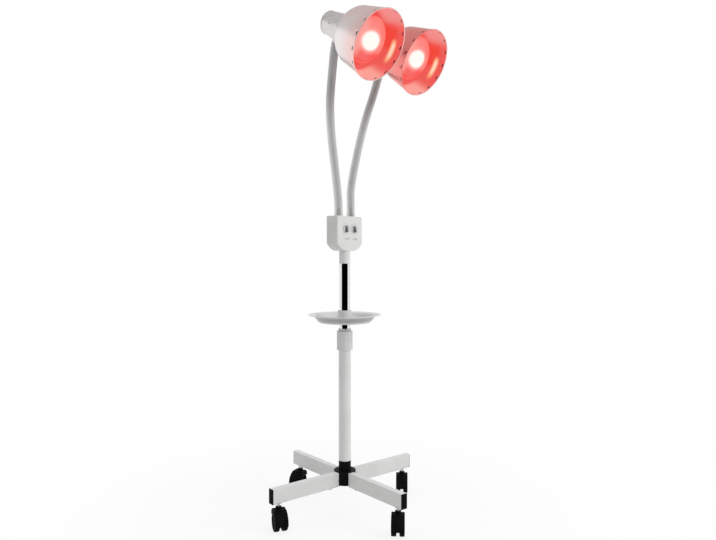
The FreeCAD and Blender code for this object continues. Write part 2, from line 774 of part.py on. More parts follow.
def place_head(shape, side):
    """Built along +Z from the rear end, with the underside towards -Y; tipped to face -Y."""
    copy = shape.copy()
    copy.rotate(V(0, 0, 0), X_AXIS, 90 + head_pitch)
    copy.translate(head_places[side])
    return copy


def head_pivot(side):
    return place_head(Part.Vertex(V(0, -pivot_drop, pivot_reach)), side).Point


def seat_cutter(centre, direction):
    """Clears a ball seat at a pivot and everything beyond its rim."""
    start = centre - direction * seat_depth
    beyond = cylinder(hose_radius * 2, start, centre + direction * hose_radius * 2)
    return Part.makeSphere(ball_seat_radius, centre).fuse(beyond)


def bent_rod(radius, start, corner, end):
    """Rod along two straight runs joined by a tangent arc at the corner."""
    first = (corner - start)
    second = (end - corner)
    turn = first.getAngle(second)
    run = bend_share * min(first.Length, second.Length)
    first.normalize()
    second.normalize()
    bend_start = corner - first * run
    bend_end = corner + second * run
    normal = first.cross(second)
    normal.normalize()
    inward = normal.cross(first)
    centre = bend_start + inward * (run / math.tan(turn / 2))
    disc = Part.Face(Part.Wire(Part.makeCircle(radius, bend_start, first)))
    bend = disc.revolve(centre, normal, math.degrees(turn))
    return joined([cylinder(radius, start, bend_start), bend, cylinder(radius, bend_end, end)])


def make_hose(start, corner, end):
    """One length of gooseneck: ball at the lower pivot, seat for the next ball at the upper one."""
    along = corner - start
    along.normalize()
    ahead = end - corner
    ahead.normalize()
    rod = joined([bent_rod(hose_radius, start, corner, end), Part.makeSphere(hose_radius, start)])
    rod = rod.cut(seat_cutter(end, ahead))
    bore = bent_rod(hose_bore, start, corner, end)
    mouth = cylinder(hose_bore, start - along * (hose_radius + 1), start)
    return rod.cut(bore).cut(mouth)


def make_arm_base(side):
    x = arm_places[side]
    nut = upright(arm_nut_radius, box_top + side_gap / 3, box_top + arm_nut, x)
    nut = nut.makeChamfer(arm_nut_bevel, [e for e in nut.Edges
                                          if abs(e.BoundBox.ZMin - box_top - arm_nut) < 0.01])
    collar = upright(arm_collar_radius, box_top + arm_nut, box_top + arm_collar_end, x)
    stub = upright(hose_radius, box_top + arm_collar_end, pivot_height, x)
    shank = upright(arm_shank_radius, box_top - arm_shank, box_top + side_gap, x)
    flange_top = box_top - box_wall - side_gap
    flange = upright(arm_flange_radius, flange_top - arm_flange, flange_top, x)
    base = joined([nut, collar, stub, shank, flange])
    base = base.cut(seat_cutter(V(x, 0, pivot_height), UP))
    return base.cut(upright(hose_bore - 2, box_top - arm_shank - 1, pivot_height, x))


def arm_lengths(side):
    """Start, bend point and end of each length of one gooseneck."""
    bends = arm_routes[side]
    pivots = [V(arm_places[side], 0, pivot_height)]
    for a, b in zip(bends, bends[1:]):
        pivots.append((a + b) * 0.5)
    pivots.append(head_pivot(side))
    return list(zip(pivots, bends, pivots[1:]))


for side in ("left", "right"):
    parts["arm_base_" + side] = make_arm_base(side)
    for place, length in zip(("lower", "middle", "upper"), arm_lengths(side)):
        parts["gooseneck_%s_%s" % (side, place)] = make_hose(*length)


# ---------------------------------------------------------------- lamp heads
holder_top = neck_wall + holder_floor + cap_length
shade_start = neck_length + neck_flange


def radial(radius, inner, outer):
    """Cylinder square to a head's axis, through its tilt pivot, by distances from the axis."""
    return cylinder(radius, V(0, -inner, pivot_reach), V(0, -outer, pivot_reach))


def neck_solid(inset):
    rear = neck_rear_radius - inset
    edge = neck_edge - inset
    end = neck_length + inset
    bulge = edge * (1 - math.sqrt(0.5))
    points = [(0, inset), (rear - edge, inset), (rear, inset + edge), (neck_front_radius - inset, end),
              (0, end), (0, inset)]
    return spun(chain(points, {1: (rear - bulge, inset + bulge)}))


def make_neck():
    """Conical neck, with a flange and a spigot for the shade and a boss for the hose fitting."""
    hollow = neck_solid(neck_wall)
    boss = radial(neck_boss_radius, neck_rear_radius / 2, neck_boss_reach)
    flange = upright(neck_flange_radius, neck_length, shade_start)
    spigot = upright(neck_spigot_radius, neck_length, shade_start + neck_spigot)
    neck = joined([neck_solid(0), boss, flange, spigot])
    bore = upright(neck_spigot_radius - neck_wall, neck_length, shade_start + neck_spigot + 1)
    slot = block(neck_vent_start, neck_vent_start + neck_vent_length, -neck_vent_width / 2,
                 neck_vent_width / 2, -1, neck_wall + 1)
    cable_way = radial(fitting_bore, neck_rear_radius / 2, neck_boss_reach + 1)
    return without(neck, [hollow.fuse(bore), cable_way] + ring_of(slot, neck_vents))


def make_fitting():
    """Ball that sits in the gooseneck's end, and the fitting that carries the neck."""
    shoulder = pivot_drop - fitting_start
    ball = Part.makeSphere(hose_radius, V(0, -pivot_drop, pivot_reach))
    stub = radial(hose_radius, shoulder, pivot_drop)
    body = radial(fitting_radius, neck_boss_reach, shoulder)
    bore = radial(fitting_bore, neck_boss_reach - 1, pivot_drop + hose_radius + 1)
    return joined([ball, stub, body]).cut(bore)


def make_shade():
    w = shade_wall
    inner = neck_spigot_radius + seat_fit
    corner = (shade_corner_radius, shade_start)
    shoulder = (shade_shoulder_radius, shade_start + shade_shoulder)
    run = math.hypot(shoulder[0] - corner[0], shade_shoulder)
    out_r = shade_shoulder / run
    out_z = -(shoulder[0] - corner[0]) / run

    def middle(inset):
        reach = shade_shoulder_bulge - inset
        half_way = shade_start + shade_shoulder / 2
        return ((corner[0] + shoulder[0]) / 2 + out_r * reach, half_way + out_z * reach)

    points = [(inner, shade_start), corner, shoulder, (shade_front_radius, head_length),
              (shade_front_radius - w, head_length), (shoulder[0] - w, shoulder[1]),
              (corner[0] - w / 2, shade_start + w), (inner, shade_start + w), (inner, shade_start)]
    shell = spun(chain(points, {1: middle(0), 5: middle(w)}))
    bead = pipe(shade_front_radius + shade_bead, shade_front_radius - w,
                head_length - shade_bead_depth, head_length)
    shell = shell.fuse(bead).removeSplitter()
    middle_z = head_length - shade_vent_back
    vent = block(shade_shoulder_radius, shade_front_radius + 5, -shade_vent_width / 2, shade_vent_width / 2,
                 middle_z - shade_vent_length / 2, middle_z + shade_vent_length / 2)
    return without(shell, ring_of(vent, shade_vents, shade_vent_first))


def make_holder():
    body = upright(holder_radius, neck_wall, holder_top)
    socket = upright(cap_radius + cap_clear, neck_wall + holder_floor, holder_top + 1)
    middle = (neck_wall + holder_top) / 2
    groove = pipe(holder_radius + 1, holder_radius - holder_groove,
                  middle - holder_groove, middle + holder_groove)
    return body.cut(socket).cut(groove)


def make_cap():
    low = neck_wall + holder_floor
    tip = upright(cap_radius * 0.4, low, low + 3)
    cone = Part.makeCone(cap_radius * 0.6, cap_radius, 3, V(0, 0, low + 2))
    return joined([tip, cone, upright(cap_radius, low + 5, holder_top)])


def bulb_outline(inset):
    """Outline of the bulb from its neck to the middle of its face, inset by a wall."""
    face = holder_top + bulb_length
    r = bulb_radius - inset
    neck = (cap_radius - inset, holder_top)
    waist = (bulb_waist_radius - inset, holder_top + bulb_waist)
    widest = (r, face - bulb_edge)
    rim = (bulb_face_radius - inset, face - bulb_face_rise - inset)
    dome_radius = (rim[0] ** 2 + bulb_face_rise ** 2) / (2 * bulb_face_rise)
    halfway = math.asin(rim[0] / dome_radius) / 2
    dome = (dome_radius * math.sin(halfway), face - inset - dome_radius * (1 - math.cos(halfway)))
    lean = 1 - math.sqrt(0.5)
    shoulder = (r - (r - rim[0]) * lean, rim[1] - (bulb_edge - bulb_face_rise) * lean)
    side = Part.BezierCurve()
    side.setPoles([V(waist[0], 0, waist[1]), V(r * 0.7, 0, holder_top + bulb_length / 2),
                   V(widest[0], 0, widest[1])])
    centre = (0, face - inset)
    outline = [line(neck, waist), side.toShape(), arc(widest, shoulder, rim), arc(rim, dome, centre)]
    return neck, centre, outline


def make_bulb():
    """Glass envelope, open towards the cap."""
    outer_neck, outer_centre, outside = bulb_outline(0)
    inner_neck, inner_centre, inside = bulb_outline(glass_wall)
    return spun(outside + [line(outer_centre, inner_centre)] + inside[::-1] + [line(inner_neck, outer_neck)])


for side in ("left", "right"):
    parts["head_fitting_" + side] = place_head(make_fitting(), side)
    parts["head_neck_" + side] = place_head(make_neck(), side)
    parts["head_shade_" + side] = place_head(make_shade(), side)
    parts["lamp_holder_" + side] = place_head(make_holder(), side)
    parts["bulb_cap_" + side] = place_head(make_cap(), side)
    parts["bulb_glass_" + side] = place_head(make_bulb(), side)


os.makedirs("parts", exist_ok=True)
for node, shape in parts.items():
    shape.exportStep("parts/%s.step" % node)
    if not shape.isValid():
        print("invalid", node)
print(len(parts), "nodes")
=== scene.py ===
import json
import math
import bpy
from mathutils import Matrix, Vector


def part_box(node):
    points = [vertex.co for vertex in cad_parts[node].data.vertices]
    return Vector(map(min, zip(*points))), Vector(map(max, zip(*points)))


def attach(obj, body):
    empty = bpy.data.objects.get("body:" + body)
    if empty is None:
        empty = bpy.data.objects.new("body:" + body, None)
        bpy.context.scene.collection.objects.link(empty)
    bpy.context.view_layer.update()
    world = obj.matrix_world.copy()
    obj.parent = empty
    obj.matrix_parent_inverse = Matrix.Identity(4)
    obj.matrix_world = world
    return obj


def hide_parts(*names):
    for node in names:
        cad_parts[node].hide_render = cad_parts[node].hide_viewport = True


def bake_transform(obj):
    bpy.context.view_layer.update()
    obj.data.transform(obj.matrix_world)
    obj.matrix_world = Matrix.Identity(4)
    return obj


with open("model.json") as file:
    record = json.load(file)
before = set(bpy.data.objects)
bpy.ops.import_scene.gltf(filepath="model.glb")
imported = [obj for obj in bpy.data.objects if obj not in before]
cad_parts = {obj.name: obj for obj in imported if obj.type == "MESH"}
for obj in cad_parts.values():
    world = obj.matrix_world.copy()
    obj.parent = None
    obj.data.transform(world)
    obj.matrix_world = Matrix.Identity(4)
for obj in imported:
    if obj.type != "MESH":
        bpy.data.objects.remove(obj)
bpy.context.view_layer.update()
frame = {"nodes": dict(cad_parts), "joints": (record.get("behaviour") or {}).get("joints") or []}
nodes = frame["nodes"]
joints = {joint["name"]: joint for joint in frame["joints"]}
mm = 0.001
sides = ["left", "right"]
casterNames = ["front", "right", "rear", "left"]


# ---- studio ----
studio = {
    "cameraPlace": (-1.440, -1.208, 0.7236),
    "cameraHeading": 51.16,     # degrees from +Y towards +X
    "cameraDip": 1.22,
    "lens": 33.17,
    "sensor": 36,
    "ambient": 0.60,            # even light on every side
    "floorSize": 30.0,
    "floorWhite": (0.86, 0.99), # how far the floor is plain white to the eye, by the lamp and far off
    "floorPool": (0.30, 0.95),  # distances between which it whitens
    "lamps": [
        ("keyLamp", (0.9, -2.5, 1.9), (0, 0, 0.7), 1.5, 34),
        ("topLamp", (0.3, 0.3, 3.2), (0, 0, 0.5), 1.8, 13),
    ],
    "cards": [      # name, middle, facing, width, height, grey
        ("cameraSideCard", (-2.05, -1.72, 0.66), (1.44, 1.208, 0), 11.0, 1.9, 0.0),
        ("ceilingCard", (0.0, 0.0, 3.0), (0, 0, -1), 6.5, 6.5, 0.60),
    ],
}


def clearSelection():
    if bpy.context.mode != "OBJECT":
        bpy.ops.object.mode_set(mode="OBJECT")
    bpy.ops.object.select_all(action="DESELECT")


def makeCamera(s):
    clearSelection()
    bpy.ops.object.camera_add(location=s["cameraPlace"])
    camera = bpy.context.object
    camera.name = "frontLeftCamera"
    heading = math.radians(s["cameraHeading"])
    dip = math.radians(s["cameraDip"])
    ahead = Vector((math.sin(heading) * math.cos(dip), math.cos(heading) * math.cos(dip), -math.sin(dip)))
    camera.rotation_euler = ahead.to_track_quat("-Z", "Y").to_euler()
    camera.data.lens = s["lens"]
    camera.data.sensor_width = s["sensor"]
    bpy.context.scene.camera = camera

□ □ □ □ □

● What needs to be done
Retype exactly what runs from the line containing "side] = place_head(make_cap(), side)" through the line containing "points = [vertex.co", both lines included, and stop there.

● Expected output
    parts["bulb_cap_" + side] = place_head(make_cap(), side)
    parts["bulb_glass_" + side] = place_head(make_bulb(), side)


os.makedirs("parts", exist_ok=True)
for node, shape in parts.items():
    shape.exportStep("parts/%s.step" % node)
    if not shape.isValid():
        print("invalid", node)
print(len(parts), "nodes")
=== scene.py ===
import json
import math
import bpy
from mathutils import Matrix, Vector


def part_box(node):
    points = [vertex.co for vertex in cad_parts[node].data.vertices]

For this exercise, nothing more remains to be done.